Filter the entries below, keeping only lines with the word "parts".

[START]

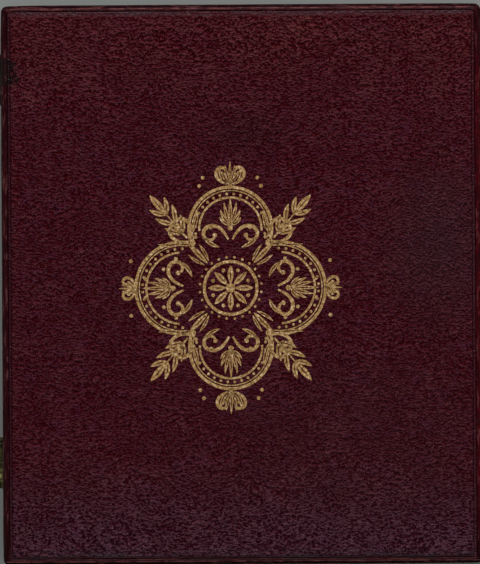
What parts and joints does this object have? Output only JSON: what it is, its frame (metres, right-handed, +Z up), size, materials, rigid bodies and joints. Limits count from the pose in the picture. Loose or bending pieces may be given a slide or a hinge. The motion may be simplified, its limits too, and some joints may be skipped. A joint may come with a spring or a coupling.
{
  "type": "daguerreotype case",
  "caption": "Leather-covered wooden folding case for a small plate picture: velvet-padded cover, tray with plate, gilt mat and glass, leather spine and brass hook clasps.",
  "frame": {"origin": "middle of the cover's outer face, on which the shut case lies", "axes": "+X from the hooks to the spine, +Y from foot to head, +Z up through the cover and the tray"},
  "size_m": [0.0833, 0.0946, 0.0176],
  "materials": {
    "grained_leather": "dark oxblood morocco with a fine drawn-out grain",
    "edging_leather": "smooth oxblood skiver, rubbed at the edges",
    "case_wood": "plain planed softwood",
    "lining_paper": "crimson lining paper over card",
    "card": "plain pasteboard",
    "wadding": "undyed cotton wadding",
    "pad_velvet": "crimson silk velvet",
    "strip_velvet": "crimson silk velvet",
    "hinge_silk": "crimson ribbed silk",
    "gilt_foil": "thin gilt sheet brass",
    "gilt_mat": "matt gilt brass",
    "sealing_paper": "gummed paper, browned",
    "silvered_plate": "polished silvered copper, tarnished at the edges",
    "cover_glass": "thin clear crown glass",
    "clasp_brass": "aged brass"
  },
  "bodies": {
    "cover": {"cover_board": "case_wood", "cover_head_rail": "case_wood", "cover_foot_rail": "case_wood", "cover_fore_rail": "case_wood", "cover_spine_rail": "case_wood", "cover_side_leather": "edging_leather", "cover_face_leather": "grained_leather", "cover_lining": "lining_paper", "pad_card": "card", "pad_wadding": "wadding", "pad_velvet": "pad_velvet", "spine_leather": "edging_leather", "hinge_silk": "hinge_silk", "upper_hook_nail": "clasp_brass", "upper_hook_washer": "clasp_brass", "lower_hook_nail": "clasp_brass", "lower_hook_washer": "clasp_brass"},
    "tray": {"tray_board": "case_wood", "tray_head_rail": "case_wood", "tray_foot_rail": "case_wood", "tray_fore_rail": "case_wood", "tray_spine_rail": "case_wood", "tray_side_leather": "edging_leather", "tray_face_leather": "grained_leather", "tray_lining": "lining_paper", "strip_card": "card", "strip_velvet": "strip_velvet", "bed_card": "card", "preserver": "gilt_foil", "sealing_tape": "sealing_paper", "picture_plate": "silvered_plate", "mat": "gilt_mat", "cover_glass": "cover_glass", "upper_stud": "clasp_brass", "upper_stud_washer": "clasp_brass", "lower_stud": "clasp_brass", "lower_stud_washer": "clasp_brass"},
    "upper_hook": {"upper_hook": "clasp_brass"},
    "lower_hook": {"lower_hook": "clasp_brass"}
  },
  "joints": [
    {"name": "case_hinge", "type": "hinge", "parent": "cover", "child": "tray", "pos_m": [0.04109, 0, 0.0088], "axis": [0, 1, 0], "range_deg": [0, 180], "deforming": ["spine_leather", "hinge_silk"]},
    {"name": "upper_hook_pivot", "type": "hinge", "parent": "cover", "child": "upper_hook", "pos_m": [-0.04052, 0.03217, 0.0058], "axis": [1, 0, 0], "range_deg": [-40, 90]},
    {"name": "lower_hook_pivot", "type": "hinge", "parent": "cover", "child": "lower_hook", "pos_m": [-0.04052, -0.03332, 0.0058], "axis": [1, 0, 0], "range_deg": [-40, 90]}
  ]
}
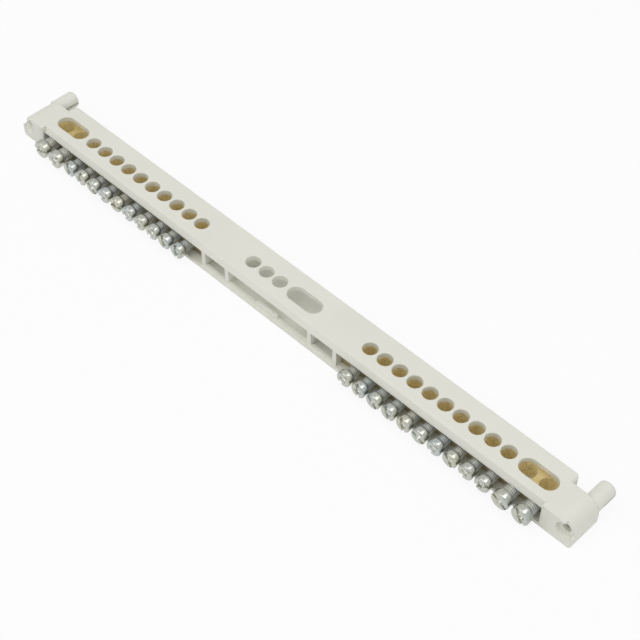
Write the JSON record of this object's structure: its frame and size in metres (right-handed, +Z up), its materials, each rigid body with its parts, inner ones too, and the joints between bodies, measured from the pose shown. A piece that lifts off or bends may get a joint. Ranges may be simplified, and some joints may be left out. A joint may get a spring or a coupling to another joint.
{
  "type": "terminal rail",
  "caption": "Grey moulded terminal rail with two brass bars, a row of clamping screws on each, conductor entries along the top and a pegged lug at each end.",
  "frame": {"origin": "on the flat underside, at the middle of the rail's length, below the line of the conductor entries", "axes": "+X along the rail, +Y to the back where the pegs point, +Z up out of the conductor entries"},
  "size_m": [0.2618, 0.027, 0.0105],
  "materials": {
    "grey_plastic": "fine matt moulding",
    "brass": "drawn",
    "zinc_steel": "bright zinc plate"
  },
  "bodies": {
    "root": {"housing": "grey_plastic", "left_terminal_bar": "brass", "right_terminal_bar": "brass", "left_small_clamp_screw_01": "zinc_steel", "left_small_clamp_screw_02": "zinc_steel", "left_small_clamp_screw_03": "zinc_steel", "left_small_clamp_screw_04": "zinc_steel", "left_small_clamp_screw_05": "zinc_steel", "left_small_clamp_screw_06": "zinc_steel", "left_small_clamp_screw_07": "zinc_steel", "left_small_clamp_screw_08": "zinc_steel", "left_small_clamp_screw_09": "zinc_steel", "left_small_clamp_screw_10": "zinc_steel", "left_large_clamp_screw_1": "zinc_steel", "left_large_clamp_screw_2": "zinc_steel", "right_small_clamp_screw_01": "zinc_steel", "right_small_clamp_screw_02": "zinc_steel", "right_small_clamp_screw_03": "zinc_steel", "right_small_clamp_screw_04": "zinc_steel", "right_small_clamp_screw_05": "zinc_steel", "right_small_clamp_screw_06": "zinc_steel", "right_small_clamp_screw_07": "zinc_steel", "right_small_clamp_screw_08": "zinc_steel", "right_small_clamp_screw_09": "zinc_steel", "right_small_clamp_screw_10": "zinc_steel", "right_large_clamp_screw_1": "zinc_steel", "right_large_clamp_screw_2": "zinc_steel"}
  },
  "joints": []
}
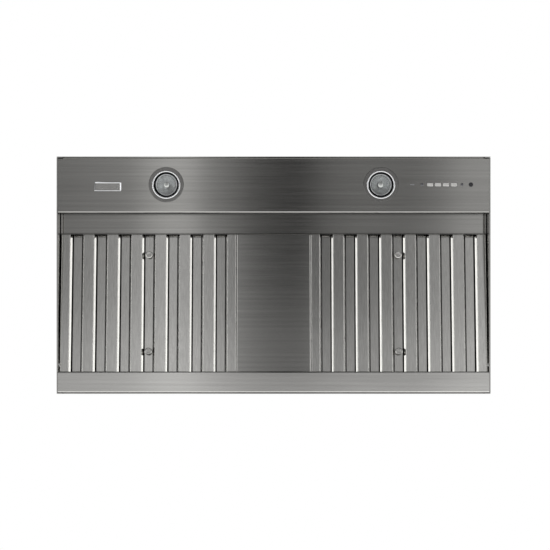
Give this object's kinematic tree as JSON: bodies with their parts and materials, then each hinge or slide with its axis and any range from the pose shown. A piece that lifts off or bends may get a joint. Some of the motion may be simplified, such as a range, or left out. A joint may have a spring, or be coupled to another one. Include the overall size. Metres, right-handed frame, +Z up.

[END]

● Solution below:
What parts and joints does this object have? Output only JSON: what it is, its frame (metres, right-handed, +Z up), size, materials, rigid bodies and joints. Limits count from the pose in the picture. Loose or bending pieces may be given a slide or a hinge. The motion may be simplified, its limits too, and some joints may be skipped. A joint may come with a spring or a coupling.
Write the JSON record of this object's structure: its frame and size in metres (right-handed, +Z up), its materials, each rigid body with its parts, inner ones too, and the joints between bodies, measured from the pose shown. A piece that lifts off or bends may get a joint. Ranges may be simplified, and some joints may be left out. A joint may get a spring or a coupling to another joint.
Give this object's kinematic tree as JSON: bodies with their parts and materials, then each hinge or slide with its axis and any range from the pose shown. A piece that lifts off or bends may get a joint. Some of the motion may be simplified, such as a range, or left out. A joint may have a spring, or be coupled to another one. Include the overall size. Metres, right-handed frame, +Z up.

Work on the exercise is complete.